The common argument against political correctness, is that people have a right to free speech. Of itself, an argument for the right to free speech seems reasonable but I personally find arguments that rights are absolute to be at best misguided and more often than not, an argument put forward which actually acts as a defence for the right to commit abuse of people. Granted, there are legitimate arguments where something ought to be said where people in power need to be held to account but where you have people and organisations in positions of actual political and societal power, those people arguing they they have a right to free speech, even after they have been convicted by the courts for running foul of defamation and discrimination laws, is nothing more than an expressed wish to continue being cruel knaves and not having to pay for it.
One of the real failures of political philosophy over the past 250 years has been the decoupling of people's rights and any responsibility that people have to each other as part of a society.
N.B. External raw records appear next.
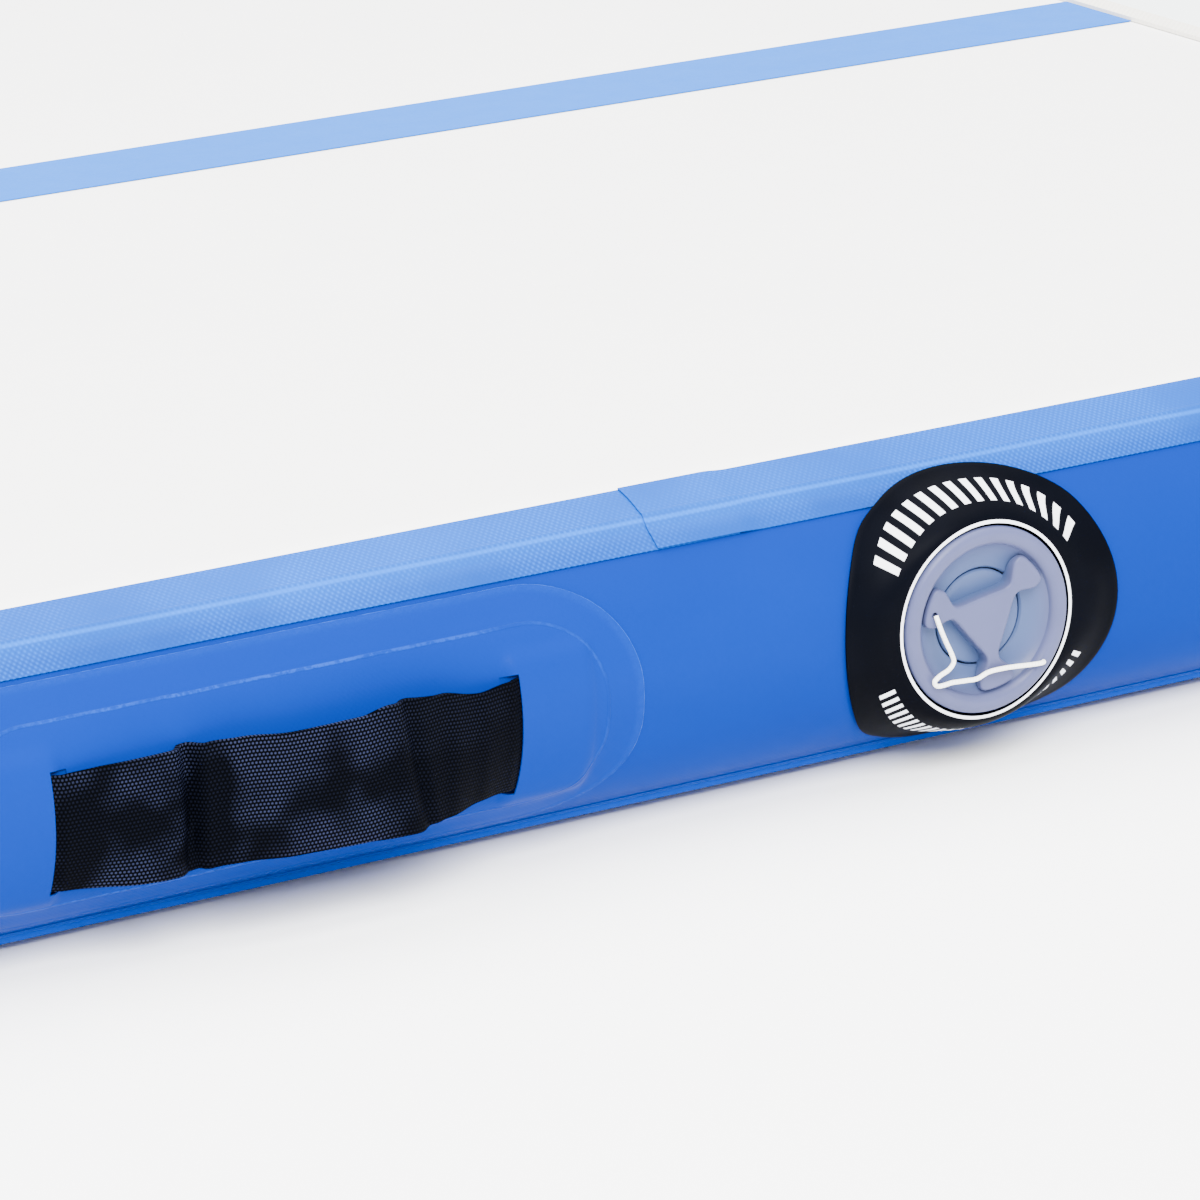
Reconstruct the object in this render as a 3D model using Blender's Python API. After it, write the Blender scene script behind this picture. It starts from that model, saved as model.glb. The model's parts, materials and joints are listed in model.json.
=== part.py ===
"""Inflated air track mat: two drop-stitched faces joined by a round side wall, with seam tapes,
webbing carry handles, raised end panels and a screw-cap inflation valve with its sprung poppet.

Metres, +Z up. +X runs along the mat, the valve is in the long side that faces -Y, and the origin is
under the middle of the mat, on the surface it lies on.
"""

import math

import bpy

# ---- Whole mat ----
MAT_LENGTH = 3.0
MAT_WIDTH = 1.0
MAT_THICKNESS = 0.1
CORNER_RADIUS = 0.1  # of the side wall, seen from above

# ---- Sheets, from the outside in ----
GAP = 0.0003  # between pieces that touch
CUTTER_REACH = 0.02  # helpers that cut reach this far outside the wall
FACE_SHEET = 0.0012
WALL_SHEET = 0.0012
CLOTH = 0.0008
SEAM_TAPE = 0.0006
WALL_DEG = 67.5  # the wall reaches this far above and below level, under the face sheets
FACE_EDGE_DEG = 63.0
CLOTH_EDGE_DEG = 72.0
TOP_TAPE_DEG = (48.4, 78.8)
BOTTOM_TAPE_DEG = (-78.8, -59.5)
TAPE_STEP_DEG = (60.4, 62.2)  # where a tape climbs from the wall onto the face sheet
ROW_STEP_DEG = 9.0
ROW_CLEAR_DEG = 1.5  # a step this near to a fixed row is left out
CORNER_STEPS = 5

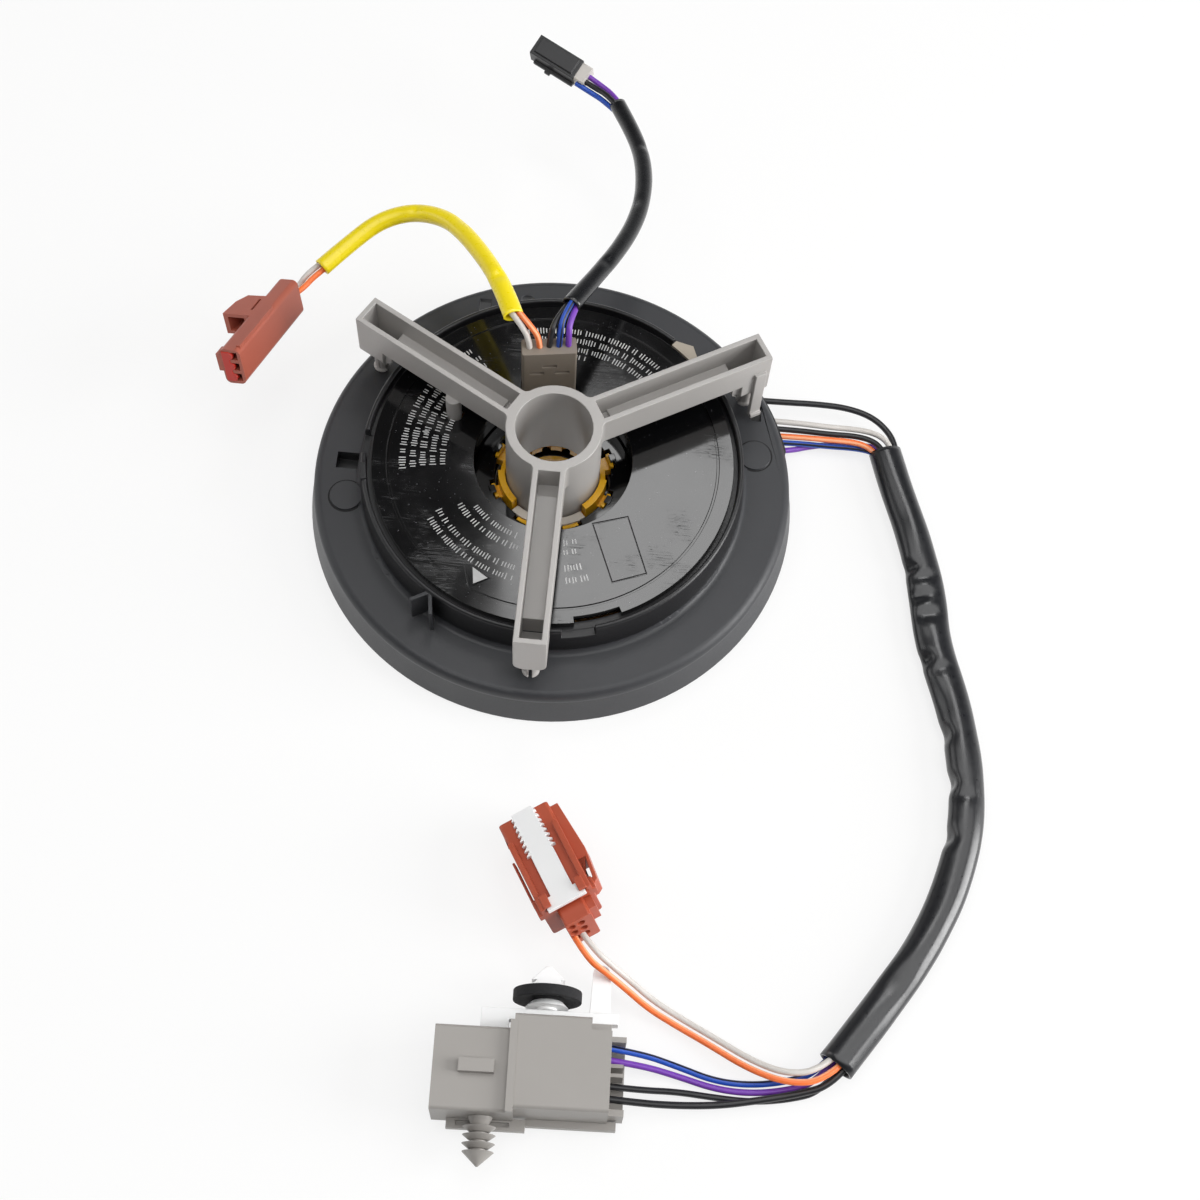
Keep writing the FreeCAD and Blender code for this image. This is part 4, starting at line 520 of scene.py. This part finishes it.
# Terminal blocks: small natural-coloured mouldings in which the ribbon's ends are welded to the
# wires. One shows in the gap of the ring wall, the other is on the hub, under the plug. Unfilled
# PBT gives the eye a matt, waxy beige.
terminal_plastic = moulded("pbt_natural_matt", "#b3aa9c", "#a59b8d", 0.45)
dress("inner_terminal", terminal_plastic)
dress("ribbon_terminal", terminal_plastic)

# Outer housing: skirt, flange and ring wall in one glass-filled moulding with a spark-eroded
# grain. The mould leaves its edges slightly round, and they catch the light.


def eased(node, width, material, body, clamp=False):
    """A copy of a CAD piece with its sharp edges rounded by width, as a mould leaves them. clamp
    keeps the rounding of a piece with very short edges from crossing itself."""
    weld, flat, sharp, crisp = 2e-6, 0.5, 32, 50
    shape = bmesh.new()
    shape.from_mesh(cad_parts[node].data)
    bmesh.ops.remove_doubles(shape, verts=shape.verts, dist=weld)
    bmesh.ops.dissolve_limit(
        shape, angle_limit=math.radians(flat), verts=shape.verts, edges=shape.edges)
    edges = [e for e in shape.edges
             if len(e.link_faces) == 2 and e.calc_face_angle() > math.radians(sharp)]
    bmesh.ops.bevel(shape, geom=edges, offset=width, offset_type="OFFSET", segments=2, profile=0.5,
                    affect="EDGES", material=-1, clamp_overlap=clamp)
    mesh = bpy.data.meshes.new(node + "_eased")
    shape.to_mesh(mesh)
    shape.free()
    mesh.polygons.foreach_set("use_smooth", [True] * len(mesh.polygons))
    mesh.set_sharp_from_angle(angle=math.radians(crisp))
    mesh.materials.clear()
    mesh.materials.append(material)
    piece = bpy.data.objects.new("dressed_" + node, mesh)
    scene.collection.objects.link(piece)
    even = piece.modifiers.new("even", "WEIGHTED_NORMAL")
    even.keep_sharp = True
    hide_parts(node)
    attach(piece, body)
    return piece


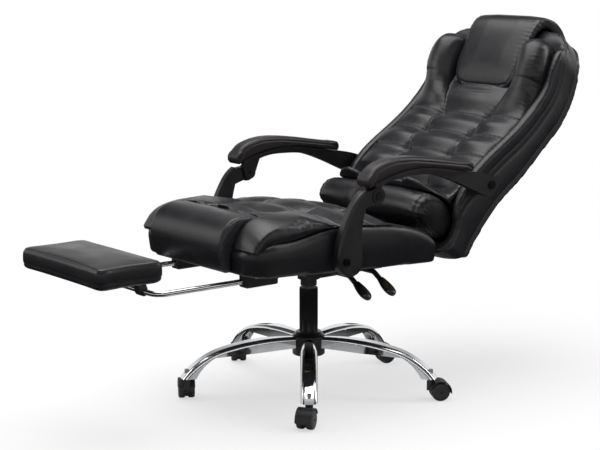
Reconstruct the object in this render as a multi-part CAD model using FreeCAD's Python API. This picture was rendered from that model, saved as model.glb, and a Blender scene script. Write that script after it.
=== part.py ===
import FreeCAD, Part
import os
from math import sin, cos, tan, radians, hypot

# Reclining office chair with a sliding footrest, in millimetres.
# The origin is on the floor under the gas lift. The chair faces -Y, its levers are at +X, and Z is up.
# It stands as it is used for lying back: back down, footrest out, gas lift at its lowest.

V = FreeCAD.Vector
X, Y, Z = V(1, 0, 0), V(0, 1, 0), V(0, 0, 1)

# Fits
running_gap = 0.08
soft_gap = 0.4
slip_gap = 0.3

# Star base and casters
leg_count = 5
first_leg_turn = -38.6
stem_circle_radius = 340.0
leg_height = 150.0
leg_width = 46.0
leg_root_width = 30.0
leg_wall = 2.5
leg_edge_radius = 11.0
leg_tip_z = 60.0
hub_radius = 44.0
hub_bottom_z = 100.0
hub_height = 55.0
wheel_radius = 25.0
wheel_width = 18.0
wheel_spacing = 8.0
axle_radius = 4.0
caster_trail = 24.0
caster_turns = [-56.0, 60.0, 70.0, 146.0, 149.0]
stem_radius = 5.5
stem_insert = 24.0
hood_gap = 2.0
hood_wall = 2.6

# Gas lift
column_radius = 25.0
column_wall = 2.0
column_bottom_z = 95.0
column_top_z = 282.0
cylinder_radius = 14.0
cylinder_wall = 2.0
cylinder_bottom_z = 118.0
cylinder_top_z = 330.0
bush_length = 60.0
rod_radius = 5.0

# Seat, in its own frame: x across, v back along its underside, w up from its underside
seat_tilt = 3.0
seat_bottom_z = 373.0
seat_half_width = 250.0
seat_front_v = -370.0
seat_rear_v = 242.0
seat_corner_radius = 60.0
seat_rear_radius = 28.0
seat_edge_radius = 13.0
board_thickness = 12.0
board_margin = 20.0
pillow_half_width = 246.0
pillow_rear_v = 93.0
apron_half_width = 158.0
tuft_x = 88.0
tuft_depth = 9.0
seat_tuft_rows = (-105, 10)

# Back, as its side outline in the chair's own frame
back_half_width = 246.0
back_corner_radius = 95.0
back_lean = 50.0
back_pillow_half_width = 214.0
back_board_half_width = 190.0
back_board_depth = 24.0
back_board_thickness = 9.0
bolster_width = 27.0
bolster_height = 46.0
head_pillow_half_width = 134.0
head_pillow_corner = 52.0
head_pillow_taper = 14.0
lumbar_half_width = 216.0

# Recline hinge and the bracket that carries the back
hinge_y = 165.0
hinge_z = 346.0
hinge_pin_radius = 6.0
recline_travel = 31.0
bracket_half_width = 64.0
bracket_wall = 5.0

# Seat mechanism
pan_half_width = 71.0
pan_wall = 4.0
pan_bottom_z = 322.0
pan_front_y = -62.0
pan_rear_y = 200.0
flange_half_width = 98.0
flange_front_y = -108.0
flange_rear_y = 142.0
socket_radius = 22.0
socket_bottom_z = 290.0
housing_radius = 30.0
housing_bottom_z = 308.0
lever_radius = 7.0
lever_corner_x = 162.0
lever_drop = (0.844, -0.536)
lever_z = 341.0
lever_places = {"height_lever": 5.0, "recline_lever": 90.0}
flange_bolt_radius = 4.0

# Arms
arm_x = 277.0
upright_thickness = 22.0
arm_pad_width = 50.0
arm_frame_width = 30.0
lower_pivot = (-110.0, 410.0)
knuckle = (0.0, 566.0)
rear_pivot = (394.0, 559.0)
knuckle_radius = 22.5
knuckle_recess = 5.0
rail_step = 7.0
knuckle_pin_radius = 5.0
upright_bolt_radius = 5.0
arm_screw_radius = 3.0
arm_screw_play = 3.6
arm_screw_grip = 26.0

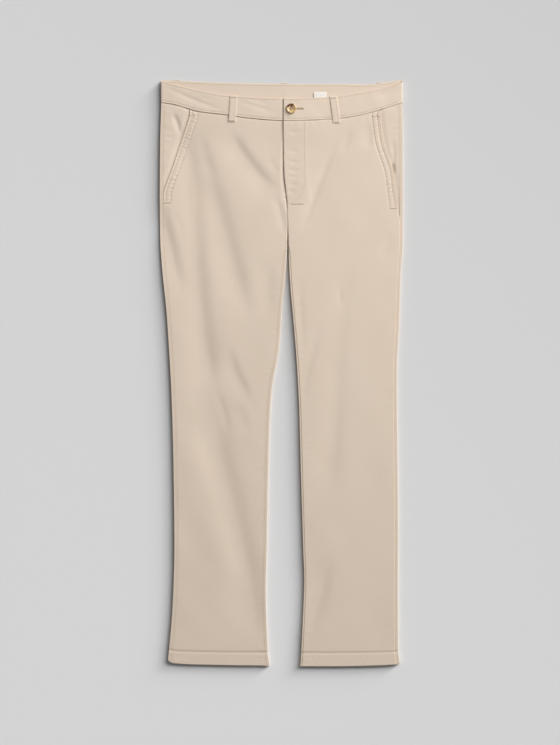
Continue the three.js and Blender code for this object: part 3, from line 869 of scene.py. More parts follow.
@dataclass(frozen=True)
class HornButton:
    """Polyester cast to look like horn: blond and brown clouds under a polished face.

    Attributes:
        name: The material's name.
        blond: Pale clouds.
        brown: Middle shade.
        dark: Streaks.
    """

    name: str = "mottled horn button"
    blond: str = "#d3b27f"
    brown: str = "#6b4426"
    dark: str = "#36200f"

    def build(self) -> bpy.types.Material:
        """Make the material."""
        f = Finish(self.name)
        place = f.place()
        clouds = f.pattern("ShaderNodeTexNoise", place, Scale=95.0, Detail=2.0, Distortion=0.7)
        streaks = f.pattern("ShaderNodeTexNoise", place, Scale=420.0, Detail=5.0, Distortion=2.5)
        ramp = f.add("ShaderNodeValToRGB", {"Fac": clouds})
        stops = ramp.color_ramp.elements
        stops[0].position, stops[0].color = 0.38, linear(self.dark)
        stops[1].position, stops[1].color = 0.56, linear(self.blond)
        stops.new(0.46).color = linear(self.brown)
        tone = f.blend(f.ranged(streaks, (0.0, 0.6), (0.55, 0.7)), ramp.outputs["Color"], self.dark)
        f.set(Base_Color=tone, Roughness=f.ranged(streaks, (0.2, 0.42)), IOR=1.54, Coat_Weight=0.25)
        return f.material


@dataclass(frozen=True)
class WovenTape:
    """Narrow woven tape or satin: straight ribs across, a soft gleam.

    Attributes:
        name: The material's name.
        colour: Face of the ribs.
        shade: Between the ribs.
        rib: Distance between ribs in metres.
        roughness: How dull it is.
    """

    name: str
    colour: str
    shade: str
    rib: float
    roughness: float

    def build(self) -> bpy.types.Material:
        """Make the material."""
        f = Finish(self.name)
        place = f.place()
        ribs = f.pattern("ShaderNodeTexWave", place, Scale=WAVE_TO_RIB / self.rib, Distortion=0.4)
        grain = f.pattern("ShaderNodeTexNoise", place, Scale=700.0, Detail=2.0)
        rough = f.ranged(grain, (self.roughness - 0.08, self.roughness + 0.08))
        f.set(
            Base_Color=f.blend(ribs, self.shade, self.colour), Roughness=rough, IOR=1.5,
            Normal=f.bump(ribs, 0.25, 0.00015), Sheen_Weight=0.1,
        )
        return f.material


# The softbox over the waist lights the floor less towards the hems, as in a real studio.
SOFTBOX = Vector((0.75, 0.95, 1.45))
SOFTBOX_SHARE = 1.8


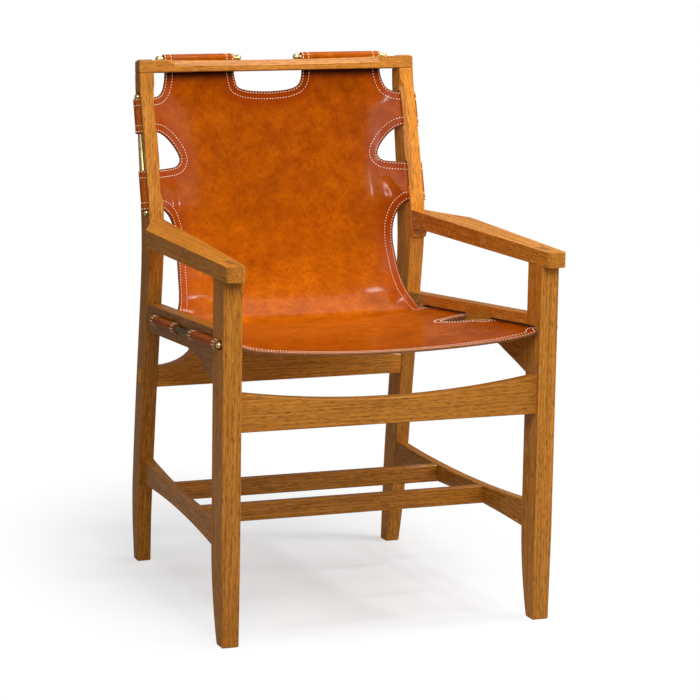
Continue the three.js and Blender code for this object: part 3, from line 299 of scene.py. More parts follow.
# Places down the sheet are millimetres along its side line
STATION_V = run_along(STATIONS[:, :2])
SHEET_LENGTH = STATION_V[-1]
CURVES = [through(zip(STATION_V, column)) for column in STATIONS.T]
# How many fine places there are, and over how many of them the side line falls
FINE_PLACES, FALLING = 2000, 1900
FINE_V = np.linspace(0, SHEET_LENGTH, FINE_PLACES)
FINE_Y, FINE_Z = CURVES[0](FINE_V), CURVES[1](FINE_V)
CREASE_START_V = np.interp(-LOWER_TAB[0], -FINE_Z, FINE_V)
CREASE_LENGTH = 120


def v_at_height(z):
    return np.interp(-z, -FINE_Z[:FALLING], FINE_V[:FALLING])


def v_at_depth(y):
    seat = FINE_V > CREASE_START_V + CREASE_LENGTH
    return np.interp(-y, -FINE_Y[seat], FINE_V[seat])


# Each: start and end as [x, v], width and rise
FOLDS = [
    ((183, 196), (189, 262), 14.0, 1.9), ((194, 200), (224, 246), 9.0, 1.8),
    ((-205, 212), (-205, 280), 13.0, 2.0), ((-125, 512), (131, 638), 5.0, 0.5),
    ((-228, 430), (-150, 408), 10.0, 1.2), ((222, 410), (180, 422), 9.0, 1.2)]
FOLD_FADE = 0.3
NORMAL_STEP = 0.8


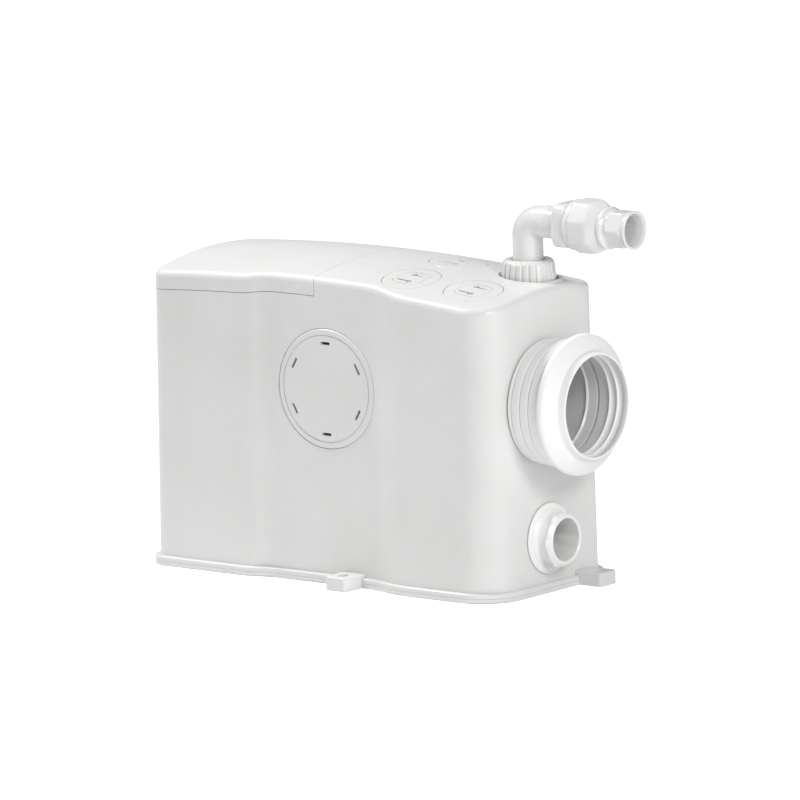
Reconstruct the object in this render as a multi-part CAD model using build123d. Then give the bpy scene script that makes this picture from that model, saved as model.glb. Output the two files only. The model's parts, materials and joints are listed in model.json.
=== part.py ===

There is an argument to be made that the idea of a social contract is invalid because nobody voluntarily signs up for it but by the same token, nobody voluntarily signs up to be born in the first place. I think that it is deeply dishonest for an individual to assert that they have rights and then act as if they have no responsibility to act decently to anyone else.
Particularly over the last two decades, after some groups of people have established the right to be considered human in some cases, people who have been previously powerless have begun to fight back using what little power they do have, in a continuing quest for others to act decently.
Again we come back to the concept of the previously power asking the powerful to stop saying knavish things because their life becomes more unpleasant as the result of the person saying knavish things. If you really want someone to stop saying knavish things, then the mechanisms that work the best, are the existing laws and regulations and the power of the pocket book. Here we run into the weasely terms of 'deplatforming' and 'cancel culture'. If you cut off the economic incentive for knaves to stop saying knavish things, the hope is that they will stop saying knavish things.
Unfortunately, this ends up meaning that you get elements of all the political left and right and the political north and south joining forces; which ends up just further enabling the authoritarian right to continue on its merry way.
This week there has been an open letter calling for an end to 'cancel culture' signed by JK Rowling, Margaret Atwood which has gained 150 signatures and will be published in Harper’s Magazine. To be fair, I don't give two hoots about Harper's Magazine but as it is published in New York City, it does have a reach into the board rooms of the rich and powerful. Weirdly the signatures include Noam Chomsky, New York Times opinion editor Bari Weiss, author Salman Rushdie and Martin Amis. Already, some signatories have realised they they have been co-opted and duped and have asked for their names to be removed.
This is something of a paradox because while the authoritarian north wants to use free speech as a defence for abuse the libertarian south mostly wants to use it to stop existing power dynamics from punching downwards. The paradox exists because this open letter which is calling for an end to cancel culture, is itself cancel culture; and the one thing that cancel culture can not cancel, is itself.
I'm wondering if there is no new culture war going on at all but rather, just new set of terms of describing disagreements between people who hate racism & discrimination & people who love to perpetuate it. While all of this has been going on, the term 'woke' has just replaced 'politically correct' as the most pretentious way of saying 'not a massive bigot'. All of this would go away if the knaves who want to say knavish things stopped saying knavish things because those people on the receiving end of the abuse, wouldn't be receiving that particular kind of abuse any more.